司书斌1, 赵大伟2, 徐婉莹3, 张勇刚1, 戴斌2(1.哈尔滨工程大学智能科学与工程学院, 哈尔滨 150001;2.国防科技创新研究院, 北京 100071;3.国防科技大学智能科学学院, 长沙 410073)
视觉—惯性导航定位技术是一种利用视觉传感器和惯性传感器实现载体的自定位和周围环境感知的无源导航定位方式，可以在全球定位系统（global positioning system，GPS）拒止环境下实现载体6自由度位姿估计。视觉和低精度惯性传感器具有体积小和价格低的优势，得益于二者在导航定位任务中的互补特性，视觉—惯性导航系统（visual inertial navigation system，VINS）引起了极大关注，在移动端的虚拟现实（virtual reality，VR）、增强现实（augmented reality，AR）以及无人系统的自主导航任务中发挥了重要作用，具有重要的理论研究价值和实际应用需求。本文介绍视觉—惯性导航系统，总结概括该系统中初始化、视觉前端处理、状态估计、地图的构建与维护以及信息融合等关键技术的研究进展。对非理想环境下及基于学习方法的视觉—惯性导航定位算法等热点问题进行综述，总结用于算法评测的方法及标准数据集，阐述该技术在实际应用中所面临的主要问题，并针对这些问题对该领域未来的发展趋势进行展望。

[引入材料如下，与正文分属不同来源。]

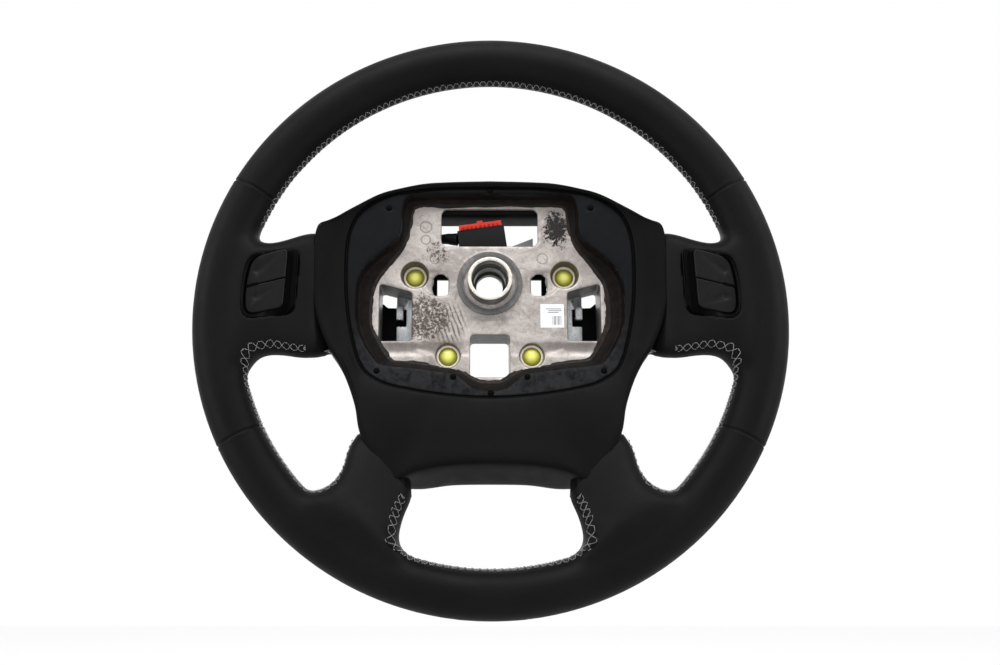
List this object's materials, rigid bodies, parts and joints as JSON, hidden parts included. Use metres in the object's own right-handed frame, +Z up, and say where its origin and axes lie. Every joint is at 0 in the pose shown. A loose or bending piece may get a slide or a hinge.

Review on visual-inertial navigation and positioning technology
Si Shubin1, Zhao Dawei2, Xu Wanying3, Zhang Yonggang1, Dai Bin2(1.College of Intelligent Systems Science and Engineering, Harbin Engineering University, Harbin 150001, China;2.National Innovation Institute of Defense Technology, Beijing 100071, China;3.College of Intelligence Science and Technology, National University of Defense Technology, Changsha 410073, China)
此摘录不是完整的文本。